If he wants to stop. Did he really just think that? Does he? Want to stop? He doesn't think so, but this is one of the first times that thought ever presented himself in such a setting. Before he lets go of it, he uses it in the best way he knows how.

"I think I might want to stop. Sometime in the future," he adds hastily when he sees the look of pure hope on Kurt's face. It falls a little bit, but immediately rises up again.

"Blaine, that's amazing! It's okay, I'll be here for you, we can do it together. It'll get better, I promise."

And Blaine suddenly feels eons better. At the same time, he thinks back to the beautiful red against white he's grown to love, and his heart speeds up. How will he choose? On one side is the boy he might be learning to love, the one who promises to be there for him. But promises can be broken far too easily. On the other side is the possibly damaging habit that's become an addiction. It will always be there. It will never leave. But if he leaves it, he gets the boy. He gets his dream.

"Together?" he asks, horrified at the tears that thicken his voice.

"Always," Kurt smiles back, and suddenly the decision doesn't seem too hard anymore. He stretches out his hand, waiting for Blaine to help him up.

He pauses for just a moment more, weighing his options, because this is a symbol. If he helps Kurt up, he pushes the beautiful pain back down. And if he pushes too far, it might never come back. Shaking his head resolutely, he pulls Kurt to his feet and they walk to lunch together. No one asks him if he's all right, because he is.

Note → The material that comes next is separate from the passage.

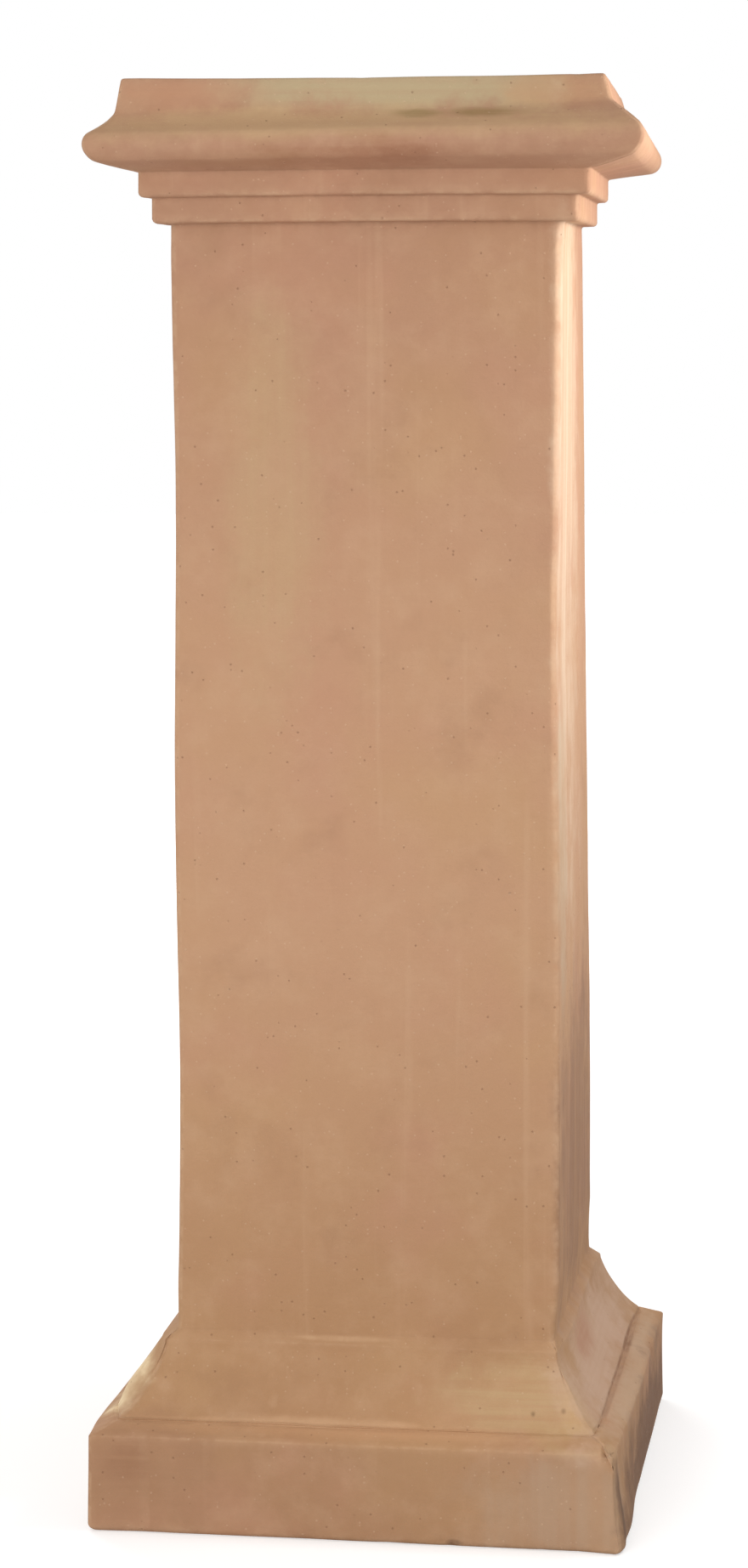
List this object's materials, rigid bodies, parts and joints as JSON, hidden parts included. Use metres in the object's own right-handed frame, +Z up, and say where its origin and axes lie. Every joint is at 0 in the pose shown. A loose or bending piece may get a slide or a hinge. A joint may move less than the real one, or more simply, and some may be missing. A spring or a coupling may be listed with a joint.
{
  "type": "square pedestal column",
  "caption": "Square terracotta pedestal column with a moulded cap, a plain shaft and a moulded base on a plinth, hollow and open underneath, for a garden urn or bust.",
  "frame": {"origin": "centre of the underside, on the ground", "axes": "+Z up along the column, -Y out of the front face, +X to the right seen from the front"},
  "size_m": [0.3884, 0.3884, 1],
  "materials": {
    "terracotta": "unglazed, matt"
  },
  "bodies": {
    "root": {"column": "terracotta"}
  },
  "joints": []
}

Blaine isn't dumb. He knows that this new found courage will only last him so long. He knows that the bathroom will be calling him. He knows that every time he enters that room he will feel the urge to cut. And he knows it will just get harder from here. He knows that he's tried to stop before, and he knows that he failed time and time again.

He also knows that this time he has something worth fighting for.

A/N: Wow. I honestly have no idea why I wrote this. The idea just consumed me, I guess. I've never done anything like this, and I don't know of anyone close to me who has, but I do know how dangerous it can be. It's my first time ever writing in third person, so I'm not sure how that turned out, but I would love to know. I've read a lot of fics where Kurt is the one with issues similar to this, but I just felt like the pressure for Blaine would be enough to make him crack. Even as a girl, I feel like I can relate to his character. But seriously, that took a lot out of me. I sat and wrote it in one sitting and am too tired to even go back to edit. Leave a review?

To anyone who has read this and suffers with the same issues, please look for help. Confiding in someone really can make things better, and it is a serious issue.